Cineasta afirma ter notado em si "formas disfarçadas de misoginia e machismo" e diz que "há uma liberação dos homens que não foi feita"

SILVANA ARANTES
DA REPORTAGEM LOCAL

"Durante muito tempo, o que um homem significava para mim era uma ameaça à minha liberdade", diz a francesa Agnès Jaoui, 44, atriz, roteirista, cantora e cineasta, que lança hoje no Brasil o terceiro longa-metragem em que atua e dirige, "Enquanto o Sol Não Vem".
O significado de um homem para uma mulher -e vice-versa- ocupa boa parte da trama, na qual Jaoui revê suas ideias sobre o feminismo e também sobre a discriminação.
"A França não se dá conta de seus traços colonialistas", diz ela, que é de origem tunisiana. No filme, Jaoui vive Agathe, uma escritora prestes a assumir um cargo político, amparada num sistema de cotas para representação das minorias.
Por conta da carreira, ela, que é solteira e sem filhos, retorna à sua cidade-natal e ao convívio com a irmã, uma mulher frágil e emocionalmente dependente do marido, a quem já não ama.
Entre as duas, está a figura ao mesmo tempo incômoda e afetiva da empregada de origem argelina, que as acompanha desde que eram crianças. Nesta altura da história, o filho da empregada, nascido na França, tenta produzir um documentário sobre a "exitosa" Agathe.
Jaoui não quis "falar frontalmente do racismo", por julgá-lo demasiadamente violento, e procurou abordar o feminismo "invocando todos os clichês, mas tentando ir além deles", conforme disse à Folha, em entrevista neste mês, em SP.
Convicta de que "se não reconhecermos o erro, o outro não pode avançar", a diretora e roteirista deu aos personagens o traço de "vítimas obcecadas".

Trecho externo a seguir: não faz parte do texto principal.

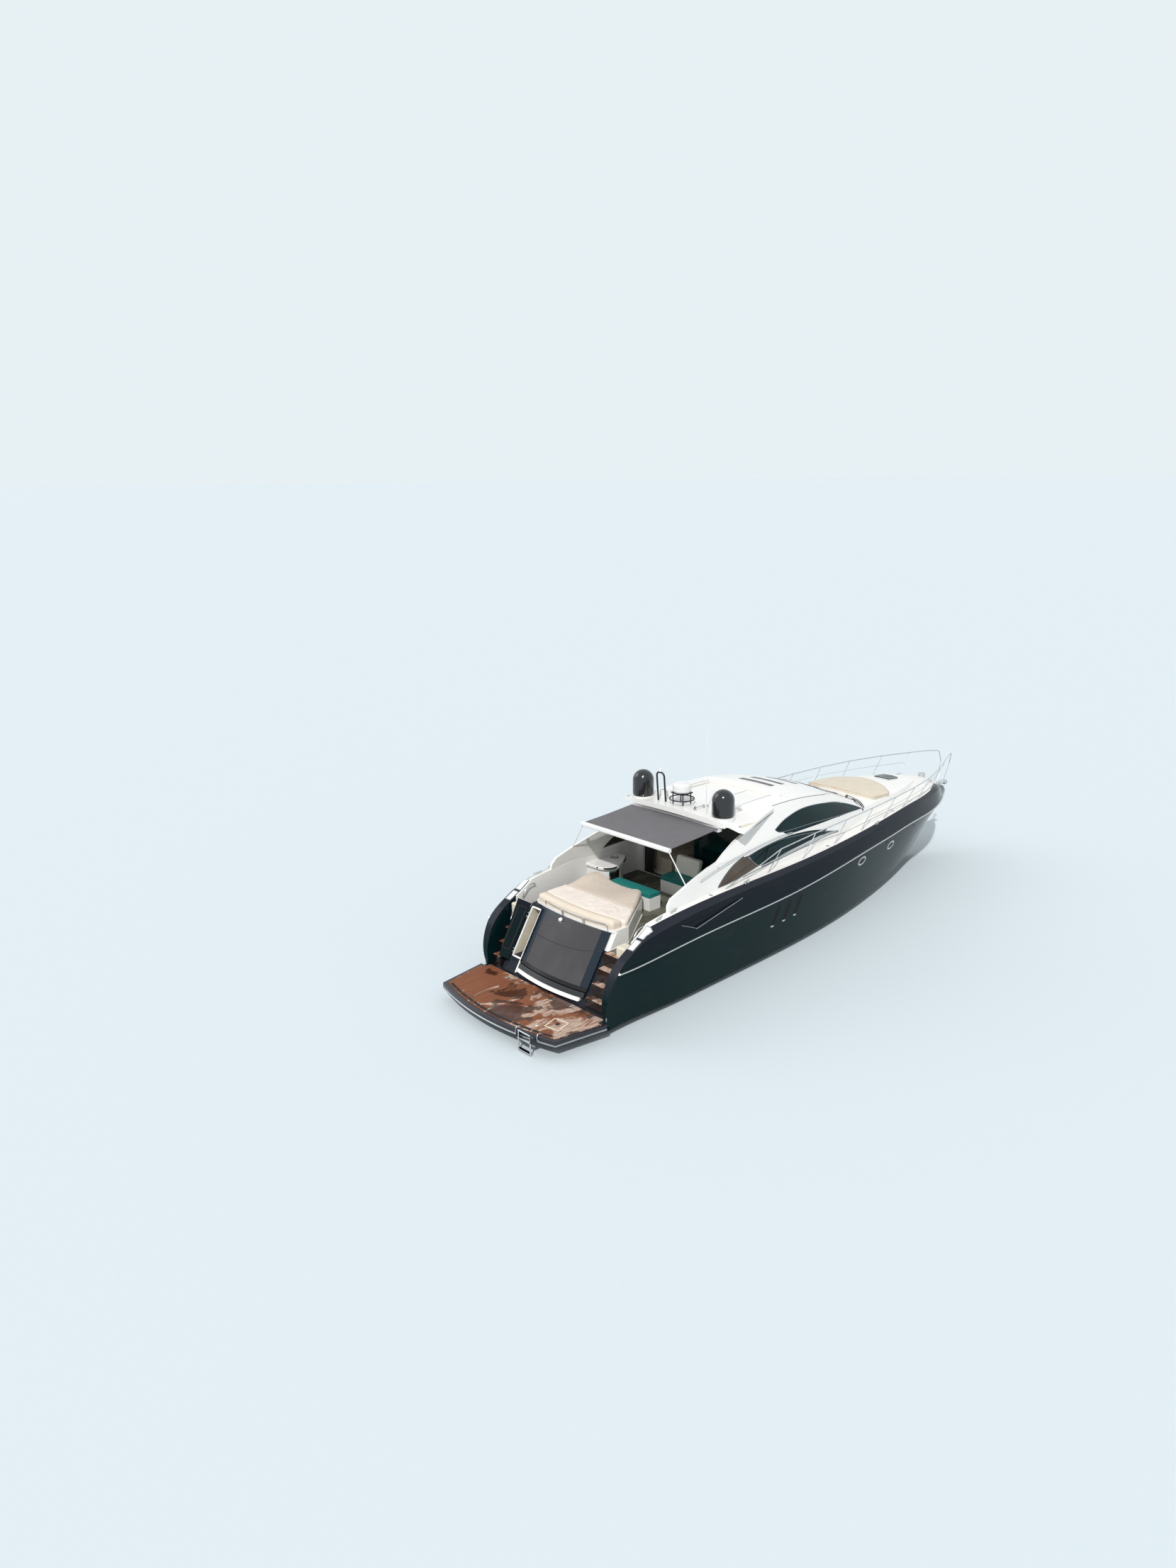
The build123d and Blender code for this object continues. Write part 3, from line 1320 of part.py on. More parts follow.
bracket_at, bracket_half, bracket_wall = 220, 90, 26
leg_long, leg_chord, leg_half = 700, 80, 14
with BuildPart() as shaft_brackets:
    for side in (1, -1):
        centre = Vector(prop_x, side * prop_y, prop_z) + shaft_dir * bracket_at
        add(shaft_line(side, bracket_at - bracket_half, bracket_at + bracket_half, shaft_r + bracket_wall))
        with BuildSketch(Plane(origin=centre, x_dir=(1, 0, 0), z_dir=(0, 0, 1))):
            Ellipse(leg_chord, leg_half)
        extrude(amount=leg_long)
    add(hull_form.part, mode=Mode.SUBTRACT)
    for side in (1, -1):
        add(
            shaft_line(side, bracket_at - 2 * bracket_half, bracket_at + 2 * bracket_half, shaft_r + shaft_clear),
            mode=Mode.SUBTRACT,
        )
finish(shaft_brackets.part, "shaft_brackets")

# Swim ladder, hanging down into the water
ladder_foot = -520
tread_count, tread_first, tread_pitch, tread_half, tread_thick = 4, 40, 270, 38, 24
with BuildPart() as swim_ladder:
    add(
        bar_along(
            [
                (ladder_x, ladder_y - ladder_half - lug_out, ladder_pivot_z),
                (ladder_x, ladder_y + ladder_half + lug_out, ladder_pivot_z),
            ],
            rail_r,
        )
    )
    for side in (-1, 1):
        y = ladder_y + side * ladder_half
        add(bar_along([(ladder_x, y, ladder_pivot_z), (ladder_x, y, ladder_foot)], rail_r))
    for tread in range(tread_count):
        z = ladder_foot + tread_first + tread * tread_pitch
        add(
            block(
                (ladder_x - tread_half, ladder_y - ladder_half, z),
                (ladder_x + tread_half, ladder_y + ladder_half, z + tread_thick),
            )
        )
finish(swim_ladder.part, "swim_ladder")
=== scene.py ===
import json
from math import copysign, cos, exp, pi, radians, sin, sqrt

import bmesh
import bpy
from mathutils import Matrix, Vector, noise
from mathutils.bvhtree import BVHTree
from mathutils.geometry import delaunay_2d_cdt


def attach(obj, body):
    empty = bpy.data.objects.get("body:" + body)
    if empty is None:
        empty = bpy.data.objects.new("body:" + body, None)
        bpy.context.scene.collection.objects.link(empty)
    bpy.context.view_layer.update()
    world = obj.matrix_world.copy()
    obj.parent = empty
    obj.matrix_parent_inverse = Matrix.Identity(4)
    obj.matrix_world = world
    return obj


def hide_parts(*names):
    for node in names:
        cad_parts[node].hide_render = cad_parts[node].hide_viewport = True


# A motor yacht afloat. Metres: +X is the bow, +Y is port, +Z is up, and z 0 is the waterline.

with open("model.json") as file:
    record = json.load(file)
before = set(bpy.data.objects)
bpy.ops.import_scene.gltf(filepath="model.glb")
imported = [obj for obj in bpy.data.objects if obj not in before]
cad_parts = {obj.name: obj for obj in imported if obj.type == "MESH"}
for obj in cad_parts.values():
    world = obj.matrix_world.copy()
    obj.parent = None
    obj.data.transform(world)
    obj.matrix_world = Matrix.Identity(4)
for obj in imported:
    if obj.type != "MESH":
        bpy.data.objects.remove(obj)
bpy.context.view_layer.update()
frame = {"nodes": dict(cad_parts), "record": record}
scene = bpy.context.scene
nodes = frame["nodes"]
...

Agathe tem a obsessão de defender as mulheres do domínio masculino. Jaoui emprestou à personagem "formas disfarçadas de misoginia e machismo" que descobriu nela mesma, enquanto refletia sobre o significado do feminismo hoje.
Exemplos: "Eu me sinto mal se não cozinho para a família. E ficava pouco à vontade enquanto não tive filhos [ela adotou duas crianças no Brasil]".
Essa "culpabilidade que tinha por ser mulher" levou a diretora a observar o comportamento de seus amigos e a concluir: "Há uma liberação dos homens que não foi feita. Eles devem continuar a parecer super-heróis, mas não têm mais as vantagens de antes", afirma.
Embora trate de "vítimas obcecadas" e de questões duras como a discriminação e os conflitos de gênero, "Enquanto o Sol Não Vem" tem um desfecho que não tende ao desastre, assim como os filmes anteriores de Jaoui ("O Gosto dos Outros", "Questão de Imagem").
Referindo-se a ela e ao corroteirista, o ator Jean-Pierre Bacri, que interpreta um jornalista fracassado na profissão e no amor em "Enquanto o Sol Não Vem", a cineasta diz: "Somos pessimistas/otimistas".
A escolha do final-quase-feliz, diz ela, tem a ver com a admiração ressentida que nutre pela obra do escritor francês Guy de Maupassant (1850-1893). "Adoro Maupassant. Mas diria que ele é sádico. Tudo [em sua obra] termina tão mal! Não quero impor ao meu público esse tipo de sadismo".